Dual doping-induced gradient charge polarization in a single non-centrosymmetric photocatalyst for efficient hydrogen production and organic oxidation

Artificial photosynthesis for sustainable hydrogen production in pure water using organic photocatalysts has long been hindered by inherent tightly-bound excitons and poor charge transfer. Charge polarization engineering in non-centrosymmetric organic photocatalysts such as triazole-based carbon nitride (C₃N₅) can introduce in-plane dipole electric field to promote charge separation and facilitate transfer of photogenerated free carriers. Nonetheless, heteroatom doping with non-metal elements of differing electronegativity further modulates charge distribution and local charge density.
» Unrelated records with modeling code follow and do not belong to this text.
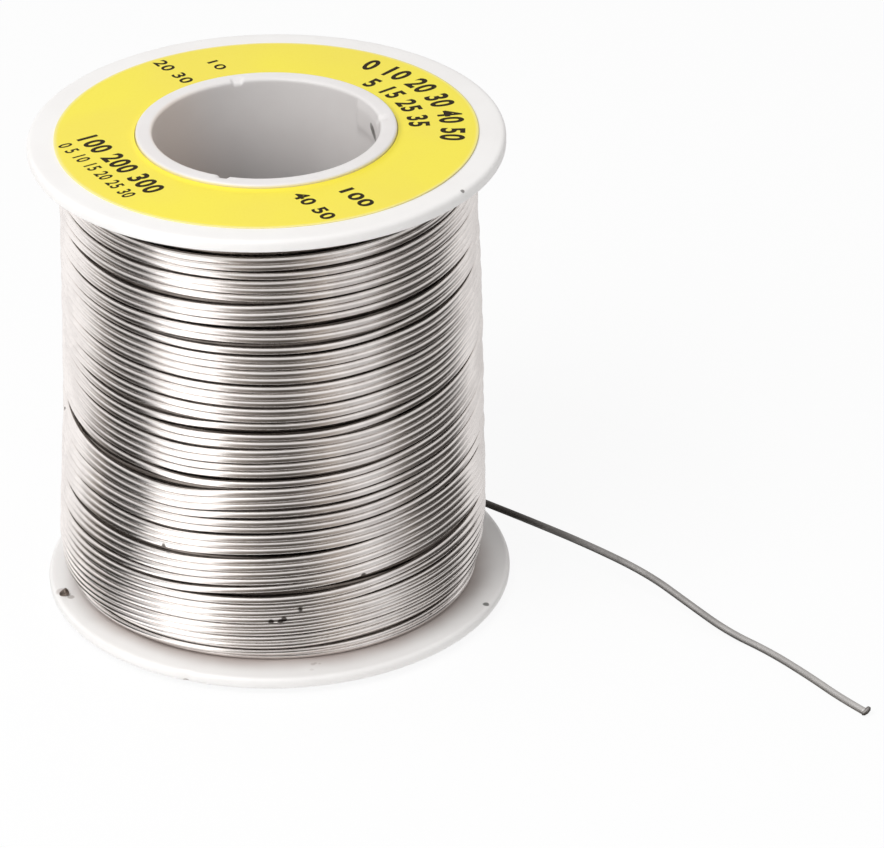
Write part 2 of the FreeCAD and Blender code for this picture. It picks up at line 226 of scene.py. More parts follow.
class Field:
    """A socket of a tree of nodes. Arithmetic on sockets that hold numbers adds the Math nodes that work
    it out, blend mixes colours, and near measures between places."""

    def __init__(self, tree, socket):
        self.tree, self.socket = tree, socket

    def node(self, kind, settings=None, output=0, **inputs):
        """Any node: its settings first, then a value or a field for each socket, by its name or, as _0, by
        its number. Gives one output."""
        made = self.tree.nodes.new(kind)
        for key, value in (settings or {}).items():
            if key == "stops":
                ramp = made.color_ramp
                while len(ramp.elements) < len(value):
                    ramp.elements.new(0.5)
                for element, (place, colour) in zip(ramp.elements, value):
                    element.position, element.color = place, (*colour, 1)
            else:
                setattr(made, key, value)
        for key, value in inputs.items():
            key = int(key[1:]) if key[0] == "_" else key.replace("_", " ")
            socket = made.inputs[key]
            if isinstance(value, Field):
                self.tree.links.new(value.socket, socket)
            else:
                socket.default_value = value
        return Field(self.tree, made.outputs[output])

    def maths(self, operation, *terms):
        """A Math node with fields or numbers for its terms."""
        inputs = {f"_{index}": term for index, term in enumerate(terms)}
        return self.node("ShaderNodeMath", {"operation": operation}, **inputs)

    def __add__(self, other): return self.maths("ADD", self, other)
    def __radd__(self, other): return self.maths("ADD", other, self)
    def __sub__(self, other): return self.maths("SUBTRACT", self, other)
    def __rsub__(self, other): return self.maths("SUBTRACT", other, self)
    def __mul__(self, other): return self.maths("MULTIPLY", self, other)
    def __rmul__(self, other): return self.maths("MULTIPLY", other, self)
    def __pow__(self, other): return self.maths("POWER", self, other)
    def __rpow__(self, other): return self.maths("POWER", other, self)
    def __abs__(self): return self.maths("ABSOLUTE", self)

    def ramp(self, low, high):
        """0 below low, 1 above high, and a smooth rise between."""
        return self.node("ShaderNodeMapRange", {"interpolation_type": "SMOOTHSTEP", "clamp": True},
                         Value=self, From_Min=low, From_Max=high)

    def ramp_mm(self, low, high):
        """The same for a length, with low and high in mm."""
        return self.ramp(low * MM, high * MM)

    def noise(self, scale, detail=2.0, rough=0.5):
        """Soft random spots from 0 to 1, about so many to each unit of these coordinates."""
        return self.node("ShaderNodeTexNoise", Vector=self, Scale=scale, Detail=detail, Roughness=rough)

    def stretched(self, *scale):
        """These coordinates times a number for each axis."""
        return self.node("ShaderNodeMapping", Vector=self, Scale=scale)

    def bump(self, strength, depth):
        """A normal bent by this height, where 1 is a depth in mm."""
        return self.node("ShaderNodeBump", Strength=strength, Distance=depth * MM, Height=self)

    def blend(self, first, second):
        """The first colour where this is 0 and the second where it is 1."""
        first, second = (x if isinstance(x, Field) else (*x, 1) for x in (first, second))
        return self.node("ShaderNodeMix", {"data_type": "RGBA"}, 2, _0=self, _6=first, _7=second)

    def part(self, axis):
        """One of a place's three numbers."""
        return self.node("ShaderNodeSeparateXYZ", output=axis, Vector=self)

    def near(self, place, reach):
        """1 within six tenths of a reach of a place, and 0 outside it. Both are given in mm."""
        away = self.node("ShaderNodeVectorMath", {"operation": "DISTANCE"}, "Value",
                         _0=self, _1=tuple(x * MM for x in place))
        return 1 - away.ramp_mm(reach * 0.6, reach)


def new_finish(name, fixed):
    """A material with one Principled shader. Fixed numbers go onto the shader's own sockets. Gives the
    material, the shader node, and a field with no socket of its own, from which other nodes start."""
    material = bpy.data.materials.new(name)
    material.use_nodes = True
    tree = material.node_tree
    shader = tree.nodes["Principled BSDF"]
    for key, value in fixed.items():
        shader.inputs[key].default_value = value
    return material, shader, Field(tree, None)


def join(shader, **fields):
    """Feed the shader's sockets that change over the surface."""
    for key, field in fields.items():
        field.tree.links.new(field.socket, shader.inputs[key.replace("_", " ")])


def bare_nodes(owner):
    """Empty the nodes of a material or a world, and give a field from which new ones start."""
    owner.use_nodes = True
    owner.node_tree.nodes.clear()
    return Field(owner.node_tree, None)


def show(surface, output):
    """Join a shader's field to the output of its tree."""
    out = surface.tree.nodes.new(output)
    surface.tree.links.new(surface.socket, out.inputs["Surface"])


def rays_that_see(start):
    """1 for a ray of the camera, of a reflection or of transmission, and 0 for light on its way to a
    surface."""
    camera, glossy, through = (start.node("ShaderNodeLightPath", output=f"Is {kind} Ray")
                               for kind in ("Camera", "Glossy", "Transmission"))
    return camera + glossy + through


# ---- finishes ----

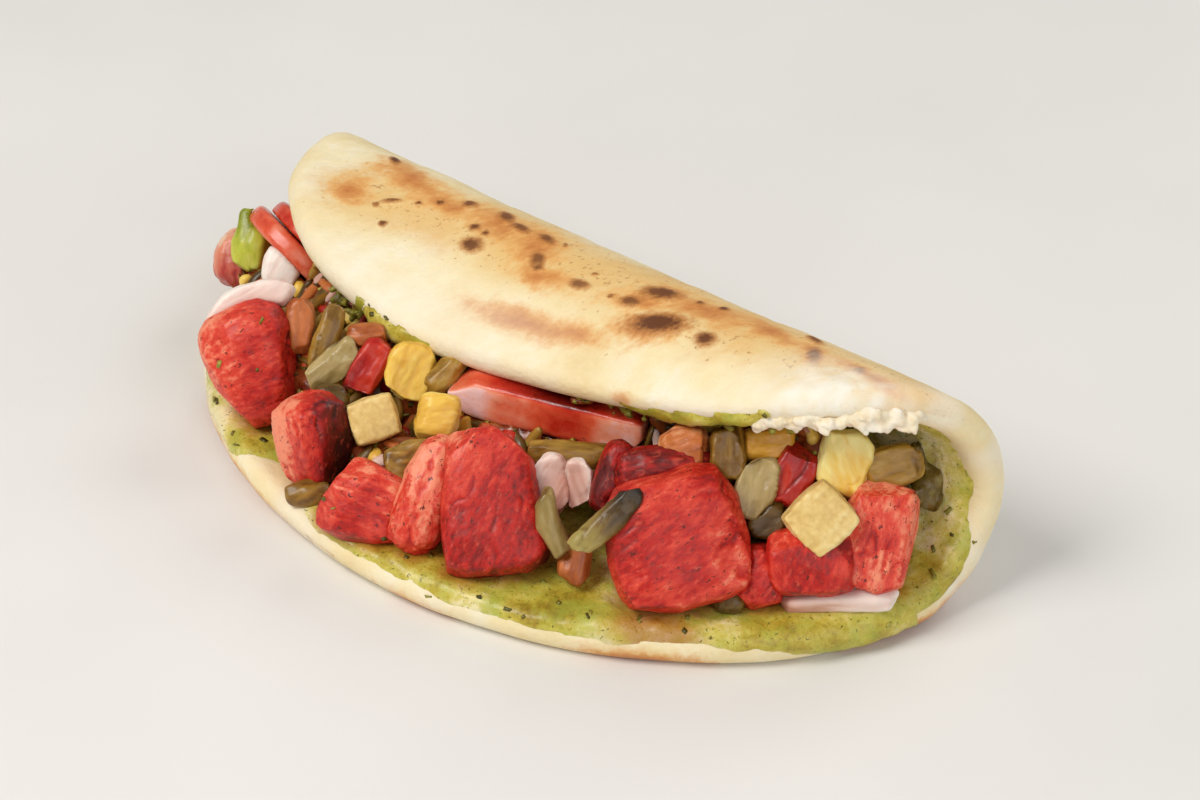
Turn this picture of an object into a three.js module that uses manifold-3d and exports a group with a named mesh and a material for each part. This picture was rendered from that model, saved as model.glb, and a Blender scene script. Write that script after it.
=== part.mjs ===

In this work, we developed phosphorus- and oxygen-dual doped C₃N₅ (P,O-C₃N₅) which exhibits gradient charge polarization within a single-component photocatalyst, significantly suppressing self-trapped charge carriers and enhancing local charge separation. First-principles density functional theory (DFT) calculations confirm that O and P doping induces distinct charge accumulation and depletion regions, leading to asymmetric polarized active sites. As a result, photocatalytic pure water splitting was achieved with a remarkable H₂ evolution rate of 33.18 μmol g⁻¹ h⁻¹ and an apparent quantum yield (AQY) of 0.12 % in pure water under 420 nm monochromatic irradiation using a single-light absorber organic photocatalyst. Furthermore, the versatility of P,O-C₃N₅ extends beyond pure water splitting, offering a promising approach for the sustainable transformation of glycerol into value-added derivatives coupled with hydrogen evolution reactions.